Painting quiets my mind. Each piece begins as a kind of puzzle, and I work intuitively until it feels complete—until the image settles into something that no longer asks for more. I paint in acrylics for their immediacy and ease. They're practical, forgiving. Oil still feels like a future language I’m learning to speak.
I tend to work quickly, often from reference, because memory can be elusive—faces shift, limbs drift. When I try to paint directly from my imagination, the image won’t stay still long enough. It begins to move. Anchoring the figure helps me stay in conversation with it.
As I get older, I’ve become more attuned to the many forms of quiet. Not absence, but presence without noise. Painting is one of those spaces.
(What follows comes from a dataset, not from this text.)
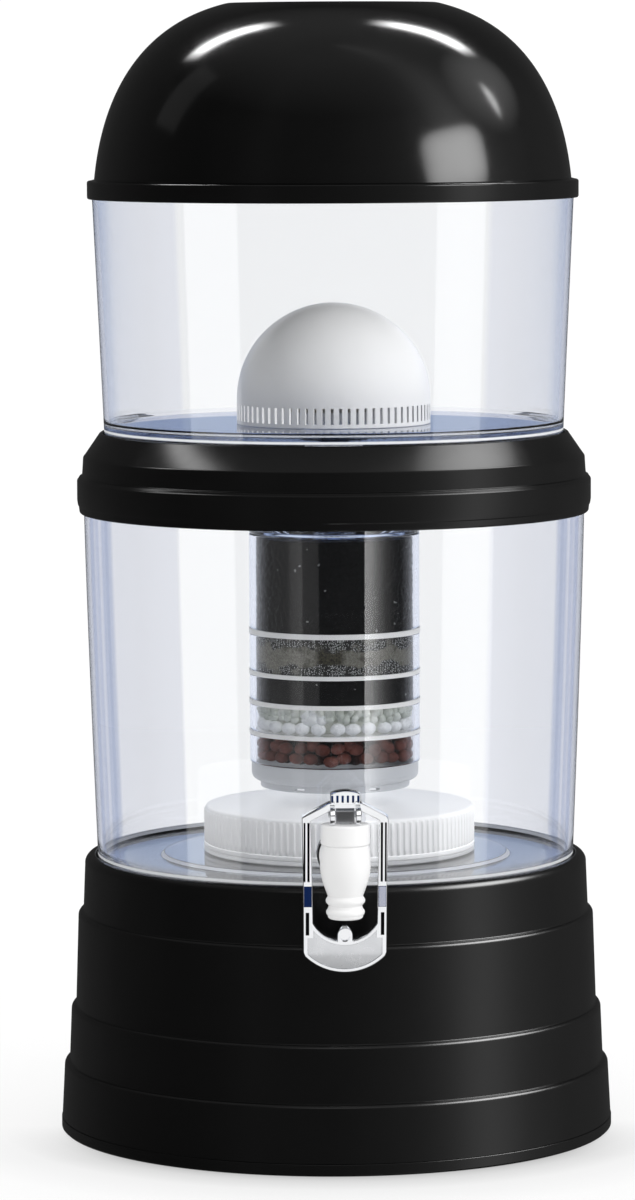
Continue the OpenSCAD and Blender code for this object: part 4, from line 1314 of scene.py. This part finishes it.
def strip(name, d0, d1, width, radiance, dist=2.6, origin=(0, -0.075, 0.54), to=None):
    """A long lamp seen from origin between the directions d0 and d1, in reflections only."""
    o = Vector(origin)
    a, b = o + Vector(d0).normalized() * dist, o + Vector(d1).normalized() * dist
    mid = (a + b) / 2
    axis = (b - a).normalized()
    z = (mid - o).normalized()
    x = axis
    y = z.cross(x).normalized()
    x = y.cross(z).normalized()
    li = bpy.data.lights.new(name, "AREA")
    li.shape = "RECTANGLE"
    li.size = (b - a).length
    li.size_y = width
    li.energy = radiance * PI * li.size * li.size_y
    ob = bpy.data.objects.new(name, li)
    SCENE.collection.objects.link(ob)
    r = Matrix((x, y, z)).transposed().to_4x4()
    ob.matrix_world = Matrix.Translation(mid) @ r
    ob.visible_camera = False
    ob.visible_diffuse = False
    ob.visible_transmission = False
    if to is not None:
        coll = bpy.data.collections.new(name + "_pieces")
        for p in to:
            coll.objects.link(p)
        ob.light_linking.receiver_collection = coll
    return ob


def shaped(ob, kind="oval", power=1.0, edge_u=0.3, edge_v=0.3, profile=None):
    """Gives a lamp a soft outline: an oval, a rounded square, a bar with faded ends, or a profile along its width."""
    li = ob.data
    li.use_nodes = True
    t = li.node_tree
    em = next(n for n in t.nodes if n.type == "EMISSION")
    uv = t.nodes.new("ShaderNodeTexCoord").outputs["UV"]
    sep = t.nodes.new("ShaderNodeSeparateXYZ")
    t.links.new(uv, sep.inputs[0])

    def m(op, a, b=0.0):
        n = t.nodes.new("ShaderNodeMath")
        n.operation = op
        for sock, v in ((n.inputs[0], a), (n.inputs[1], b)):
            if hasattr(v, "is_linked"):
                t.links.new(v, sock)
            else:
                sock.default_value = v
        return n.outputs[0]

    def ease(v, a, b):
        n = t.nodes.new("ShaderNodeMapRange")
        n.interpolation_type = "SMOOTHSTEP"
        t.links.new(v, n.inputs["Value"])
        n.inputs["From Min"].default_value = a
        n.inputs["From Max"].default_value = b
        return n.outputs["Result"]

    u, v = sep.outputs["X"], sep.outputs["Y"]
    if kind in ("oval", "round"):
        a = m("SUBTRACT", m("MULTIPLY", u, 2.0), 1.0)
        b = m("SUBTRACT", m("MULTIPLY", v, 2.0), 1.0)
        if kind == "round":
            a, b = m("MULTIPLY", a, a), m("MULTIPLY", b, b)
        r2 = m("ADD", m("MULTIPLY", a, a), m("MULTIPLY", b, b))
        val = m("POWER", m("MAXIMUM", m("SUBTRACT", 1.0, r2), 0.0), power)
    else:
        du = m("MINIMUM", u, m("SUBTRACT", 1.0, u))
        dv = m("MINIMUM", v, m("SUBTRACT", 1.0, v))
        val = m("MULTIPLY", ease(du, 0.0, edge_u), ease(dv, 0.0, edge_v))
    if profile:
        n = t.nodes.new("ShaderNodeValToRGB")
        e = n.color_ramp.elements
        while len(e) < len(profile):
            e.new(0.5)
        for i, (q, c) in enumerate(profile):
            e[i].position = q
            e[i].color = (c, c, c, 1)
        t.links.new(u, n.inputs["Fac"])
        val = m("MULTIPLY", n.outputs["Color"], ease(dv, 0.0, edge_v))
    t.links.new(val, em.inputs["Strength"])
    return ob


def azel(az, el, dist, origin=(0, 0, 0.35)):
    """A point at azimuth az degrees to the right of the camera's side and el degrees up."""
    a, e = math.radians(az), math.radians(el)
    o = Vector(origin)
    return o + Vector((math.sin(a) * math.cos(e), -math.cos(a) * math.cos(e), math.sin(e))) * dist


make_world()
FLOOR = make_floor()


def gap_profile():
    """Brightness across the panel in front of the lower tank, from what its wall mirrors at each position."""
    r, d, half = 0.1245, 0.9, 0.8
    px = [(-62, 0.0), (-50, 0.0), (-43, 0.5), (-38, 0.5), (-25.5, 0.5), (-24.5, 0.6), (-23, 1.0), (-18, 1.4), (-17.2, 0.55),
          (-9.8, 0.45), (-9.2, 0.0), (12.9, 0.0), (13.2, 6.2), (15.5, 6.0), (18, 3.9), (20.5, 2.1), (23.5, 0.8), (27, 0.2), (30, 0.0),
          (60, 0.0)]
    out = []
    for x, v in px:
        phi = math.asin(max(-1.0, min(1.0, x * MM / r)))
        t = (d - r * math.cos(phi)) / max(0.2, math.cos(2 * phi))
        u = (r * math.sin(phi) + t * math.sin(2 * phi) + half) / (2 * half)
        out.append((max(0.0, min(1.0, u)), v / 6.2))
    return out


GAP = gap_profile()
lid_set = [PIECES["lid_v"]]
ring_set = [PIECES["mid_ring_v"]]
tanks = [PIECES[k] for k in ("lower_tank_v", "upper_tank_v")]
lower = [PIECES["lower_tank_v"]]
base_set = [PIECES[k] for k in ("base_stand_v", "foot_ring_v")]
taps = [PIECES[k] for k in ("tap_body_v", "tap_bonnet_v")]
whites = [PIECES[k] for k in ("cartridge_bottom_cap_v", "white_balls_v", "silica_bed_v",
                              "separator_1", "separator_2", "separator_3", "separator_4")]
metal = [PIECES[k] for k in ("lever_frame_v", "lever_pad_v")]
TOP = (0, -0.05, 0.5)
# broad soft light, not seen in reflections
area("key", azel(60, 30, 2.6), (0, 0, 0.3), 1.6, 1.6, 1.6, glossy=False)
area("fill", azel(-60, 25, 3.0), (0, 0, 0.3), 1.6, 1.6, 0.2, glossy=False)
area("white_key", azel(60, 38, 2.6), (0, 0, 0.3), 1.3, 1.3, 5.2, glossy=False, to=whites, shadow=False)
area("tap_key", azel(60, 38, 2.6), (0, 0, 0.3), 1.3, 1.3, 4.1, glossy=False, to=taps, shadow=False)
area("ground", (0.0, 1.3, 2.6), (0, 0, 0), 2.4, 2.4, 0.62, glossy=False, to=[FLOOR])
area("dome_key", azel(66, 30, 2.6), (0, 0, 0.37), 1.3, 1.3, 13.0, glossy=False, to=[PIECES["dome_cover_v"]], shadow=False)
area("case_key", azel(74, 42, 2.6), (0, 0, 0.15), 1.0, 1.0, 13.0, glossy=False, to=[PIECES["stone_case_lid_v"]], shadow=False)
# the long lamps that the lid mirrors
shaped(strip("arc_left", (-0.65, 0.39, 0.64), (-0.16, 0.50, 0.85), 0.44, 21.0, to=lid_set), "bar", edge_u=0.3, edge_v=0.3)
shaped(strip("arc_right", (0.13, 0.48, 0.87), (0.65, 0.37, 0.66), 0.44, 21.0, to=lid_set), "bar", edge_u=0.3, edge_v=0.3)
shaped(strip("streak", (0.79, 0.16, 0.60), (0.92, 0.13, 0.36), 0.25, 9.0, to=lid_set), "oval")
shaped(area("window", azel(61.5, 16, 3.0, TOP), TOP, 1.95, 1.15, 7.6, diffuse=False, to=lid_set), "round", power=0.75)
shaped(area("glow_right", azel(102, 36, 3.0, TOP), TOP, 2.4, 2.0, 0.9, diffuse=False, to=lid_set), "oval")
shaped(area("left_wall", azel(-98, 34, 3.0, TOP), TOP, 0.9, 1.6, 0.17, diffuse=False, to=lid_set), "bar", edge_u=0.1,
       edge_v=0.1)
# the sloped shoulder of the ring, and the rounded steps of the base
shaped(area("ring_right", azel(92, 50, 2.6, (0, 0, 0.34)), (0, 0, 0.34), 2.0, 2.0, 6.0, diffuse=False, to=ring_set), "oval")
shaped(area("ring_left", azel(-101, 46, 2.6, (0, 0, 0.34)), (0, 0, 0.34), 0.75, 1.8, 5.5, diffuse=False, to=ring_set), "bar",
       edge_u=0.4)
shaped(area("base_right", azel(82, 42, 2.6, (0, 0, 0.1)), (0, 0, 0.1), 2.8, 1.8, 15.0, diffuse=False, to=base_set), "oval")
shaped(area("base_front", azel(0, 48, 2.6, (0, 0, 0.1)), (0, 0, 0.1), 2.6, 1.0, 0.8, diffuse=False, to=base_set), "oval")
# bright panels mirrored by the tanks' walls
shaped(area("tank_left", azel(-61, -4, 2.4, (0, 0, 0.3)), (0, 0, 0.3), 1.3, 3.2, 2.4, diffuse=False, to=tanks), "bar",
       edge_u=0.06, edge_v=0.02)
shaped(area("tank_right", azel(61, -4, 2.4, (0, 0, 0.3)), (0, 0, 0.3), 1.2, 3.2, 2.2, diffuse=False, to=tanks), "bar",
       edge_u=0.06, edge_v=0.02)
shaped(area("gap", (0, -0.9, 0.02), (0, 0, 0.02), 1.6, 1.0, 6.2, diffuse=False, to=lower), "bar", edge_v=0.02,
       profile=GAP)
# the metal lever mirrors a white table and wall
area("metal_front", azel(0, -20, 1.2, (0, -0.17, 0.15)), (0, -0.17, 0.15), 2.4, 1.3, 0.95, diffuse=False, to=metal)
area("metal_top", azel(20, 50, 1.2, (0, -0.17, 0.15)), (0, -0.17, 0.15), 1.6, 1.2, 1.2, diffuse=False, to=metal)
area("glint", azel(20, -26, 0.9, (0.018, -0.165, 0.14)), (0.018, -0.165, 0.14), 1.1, 0.9, 11.0, diffuse=False,
     to=[PIECES["lever_insert_right_v"]])

SCENE.cycles.transparent_max_bounces = 24
SCENE.cycles.max_bounces = 16
SCENE.cycles.transmission_bounces = 14
SCENE.cycles.glossy_bounces = 6
SCENE.cycles.diffuse_bounces = 4
SCENE.view_settings.view_transform = "Standard"
SCENE.view_settings.look = "None"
At times, it feels like a silent dialogue with God—wordless but deeply clear, full of grace and direction.
At its core, my work is about witnessing. The experience of being unseen—especially in moments of grief or inner disarray—can be quietly devastating. These paintings attempt to sit with that experience, to make space for it. Not to solve or explain, just to notice.
My perspective is shaped by many things: womanhood, cultural inheritance, personal loss. These don’t make my work exceptional, but they do inform my sense of what feels appropriate, what feels disruptive, and what deserves tenderness. Expression and connection remain central to what I do. If the work offers a moment of recognition, or even quiet companionship, then it’s doing what it’s meant to do.